The S&P 500 energy index .SPNY jumped 2.45% and was the
strongest performer among 11 sectors, while healthcare declined .SPXHC. Ralph Lauren Corp (RL.N)
dropped 4.4% to its lowest
since May after quarterly revenue plunged due to coronavirus-related store
closures and a slowdown in global demand for luxury goods. American International Group Inc (AIG.N)
tumbled 7.5% after its
quarterly adjusted profit slumped.
Notwithstanding those two reports, about 83% of the 352 companies in the S&P 500 that
have reported quarterly results so far have beaten estimates for earnings,
according to IBES Refinitiv data. “Investors are still comfortable that the
trajectory of earnings is on the right path and the 2021 outlook has remained intact. All that
helps support the market at these levels,” said Lindsey Bell, chief investment
strategist at Ally Invest. “But there is
an underlying level of uncertainty leading to a bit of caution,” Bell added.
Investors are awaiting
a major new coronavirus-aid bill, with Senate Democratic Leader Chuck
Schumer saying talks with the White House were moving in the “right direction.” A rally in tech-related stocks and trillions
of dollars in monetary and fiscal stimulus have lifted the S&P 500 to within about 3%
of February’s record high. “I do not expect U.S. equities to
revisit the March lows,” Mohamed A. El-Erian, chief economic adviser at
Allianz SE, told the Reuters Global Markets Forum chat room. “I suspect the next big correction will
likely be one triggered by corporate defaults and other capital impairment
events that central banks cannot shield against,” he said.
Microsoft Corp (MSFT.O),
which is looking to buy short-video app TikTok’s U.S. operations, fell 1.5%. White House officials could not say how the
U.S. government would receive a portion of the proceeds from any sale of
TikTok’s U.S. operations, one day after President Donald Trump called for a cut
of the money.
The
Dow Jones Industrial Average .DJI rose 0.62% to end at 26,828.47 points, while
the S&P 500 .SPX gained 0.36% to 3,306.51. The Nasdaq Composite .IXIC climbed 0.35% to 10,941.17.
Evergy Inc (EVRG.N)
slumped nearly 12% after two sources said the board of the Midwest utility
planed to remain independent as bids solicited from prospective merger partners
did not offer sufficient value. Take-Two
Interactive Software Inc (TTWO.O)
rose nearly 6% after it raised its annual adjusted sales forecast on demand for
its videogame franchises “Grand Theft Auto” and “NBA 2K”. Walt
Disney Co (DIS.N) rose 4% in extended trade after the company
reported a rare quarterly loss,
even as the coronavirus crisis helped its streaming services gain subscribers.

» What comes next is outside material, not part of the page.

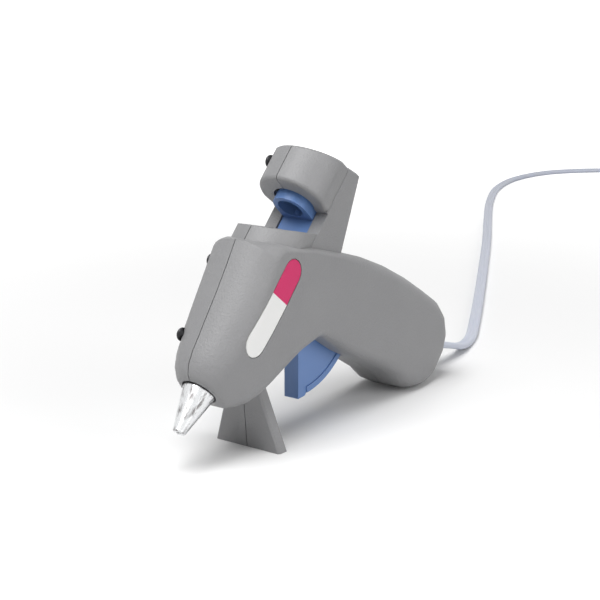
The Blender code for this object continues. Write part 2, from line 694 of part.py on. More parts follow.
def melt_barrel(finish, frame):
    start = NOZZLE_LENGTH + NOZZLE_FLANGE + CLEARANCE
    step = start + COLLAR_RING_LENGTH + CLEARANCE
    spigot_end = BARREL_END + SPIGOT_LENGTH
    barrel = turned("melt_barrel", [
        (start, 0), (start, NOSE_SPIGOT_RADIUS), (step, NOSE_SPIGOT_RADIUS), (step, BARREL_RADIUS),
        (BARREL_END, BARREL_RADIUS), (BARREL_END, SPIGOT_RADIUS), (spigot_end, SPIGOT_RADIUS), (spigot_end, 0)],
        finish, frame)
    join(barrel, box(
        "barrel_saddle", (SADDLE_START, -SADDLE_HALF_WIDTH, -SADDLE_DEPTH),
        (SADDLE_START + SADDLE_LENGTH, SADDLE_HALF_WIDTH, -BARREL_RADIUS / 2), None, frame))
    return cut(barrel, turned("barrel_bore", [
        (start - OVERRUN, 0), (start - OVERRUN, STICK_BORE_RADIUS),
        (spigot_end + OVERRUN, STICK_BORE_RADIUS), (spigot_end + OVERRUN, 0)], None, frame))


def heater(finish, frame):
    start = SADDLE_START + (SADDLE_LENGTH - HEATER_LENGTH) / 2
    top = -SADDLE_DEPTH - CLEARANCE
    return box(
        "heater", (start, -HEATER_HALF_WIDTH, top - HEATER_THICKNESS),
        (start + HEATER_LENGTH, HEATER_HALF_WIDTH, top), finish, frame)


def band_outline(radius, floor):
    outline = []
    steps = 16
    for step in range(steps + 1):
        angle = math.pi * step / steps
        outline.append((radius * math.cos(angle), radius * math.sin(angle)))
    return outline + [(-radius, floor), (radius, floor)]


def heater_clip(finish, frame):
    """A sprung steel strap that holds the heater against the barrel."""
    start = SADDLE_START + SADDLE_LENGTH / 2 - CLIP_LENGTH / 3
    inner = BARREL_RADIUS + CLEARANCE
    floor = -SADDLE_DEPTH - HEATER_THICKNESS - 2 * CLEARANCE
    strap = prism(
        "heater_clip", band_outline(inner + CLIP_THICKNESS, floor - CLIP_THICKNESS), start, start + CLIP_LENGTH, "X",
        finish, frame)
    return cut(strap, prism(
        "heater_clip_inside", band_outline(inner, floor), start - OVERRUN, start + CLIP_LENGTH + OVERRUN, "X",
        parent=frame))


def stick_sleeve(finish, frame):
    start = BARREL_END + CLEARANCE
    step = BARREL_END + SPIGOT_LENGTH + CLEARANCE
    end = start + SLEEVE_LENGTH
    spigot = SPIGOT_RADIUS + CLEARANCE
    return turned("stick_sleeve", [
        (start, spigot), (start, SLEEVE_RADIUS), (end, SLEEVE_RADIUS), (end, STICK_BORE_RADIUS + SLEEVE_FUNNEL),
        (end - SLEEVE_FUNNEL * 2, STICK_BORE_RADIUS), (step, STICK_BORE_RADIUS), (step, spigot)], finish, frame)


def sleeve_clamp(finish, frame):
    """The wire hose clip that squeezes the sleeve on the barrel's spigot, with its two pinch ears fused."""
    start = BARREL_END + SPIGOT_LENGTH / 3
    inner = SLEEVE_RADIUS + CLEARANCE
    outer = inner + HOSE_CLIP_THICKNESS
    ring = turned("sleeve_clamp", [
        (start, inner), (start, outer), (start + HOSE_CLIP_LENGTH, outer), (start + HOSE_CLIP_LENGTH, inner)],
        finish, frame)
    return join(ring, box(
        "sleeve_clamp_ear", (start + HOSE_CLIP_THICKNESS / 2, -HOSE_CLIP_THICKNESS, inner + HOSE_CLIP_THICKNESS / 2),
        (start + HOSE_CLIP_LENGTH - HOSE_CLIP_THICKNESS / 2, HOSE_CLIP_THICKNESS, outer + HOSE_CLIP_LUG), None, frame))


def feed_pin_place():
    """The feeder pin's place along the barrel at rest, and how far below the axis."""
    return PIVOT_ALONG + LEVER_REACH * math.tan(TRIGGER_SWING / 2), PIVOT_DROP - LEVER_REACH


def feeder(finish, frame):
    """The sliding plate with its gripping ring, tooth and the lug that the trigger pushes."""
    top = -FEEDER_TOP_DROP
    base = top - FEEDER_THICKNESS
    end = RING_FRONT + RING_THICKNESS + FEEDER_TAIL
    slide = box("feeder", (FEEDER_FRONT, -FEEDER_HALF_WIDTH, base), (end, FEEDER_HALF_WIDTH, top), finish, frame)
    outer = RING_BORE_RADIUS + RING_WALL
    join(slide, prism(
        "feeder_ring", band_outline(outer, (top + base) / 2), RING_FRONT, RING_FRONT + RING_THICKNESS, "X",
        parent=frame))
    pin_along, pin_drop = feed_pin_place()
    join(slide, box(
        "feeder_lug", (pin_along - LUG_LENGTH / 2, -LUG_HALF_WIDTH, -pin_drop - LUG_LENGTH / 2),
        (pin_along + LUG_LENGTH / 2, LUG_HALF_WIDTH, base + FEEDER_THICKNESS / 2), None, frame))
    cut(slide, turned("feeder_bore", [
        (RING_FRONT - OVERRUN, 0), (RING_FRONT - OVERRUN, RING_BORE_RADIUS),
        (end + OVERRUN, RING_BORE_RADIUS), (end + OVERRUN, 0)], None, frame, 32))
    join(slide, prism(
        "feeder_tooth", [
            (-TOOTH_HALF_WIDTH, top + FEEDER_THICKNESS / 4), (TOOTH_HALF_WIDTH, top + FEEDER_THICKNESS / 4),
            (0, -RING_BORE_RADIUS + TOOTH_RISE)],
        RING_FRONT + RING_THICKNESS / 8, RING_FRONT + RING_THICKNESS / 2, "X", parent=frame))
    wide = LUG_HALF_WIDTH + OVERRUN
    return cut(slide, rod_y(
        "feeder_pin_hole", FEED_PIN_RADIUS + RUNNING_CLEARANCE, -wide, wide, (pin_along, -pin_drop), None, frame))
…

Advancing issues outnumbered declining ones on the NYSE by a
1.98-to-1 ratio; on Nasdaq, a 1.55-to-1 ratio favored advancers. The S&P 500 posted 26 new 52-week highs
and no new lows; the Nasdaq Composite recorded 129 new highs and 10 new lows.
About 9.7
billion shares changed hands in U.S. exchanges, compared with a 10.4
billion daily average over the last 20 sessions.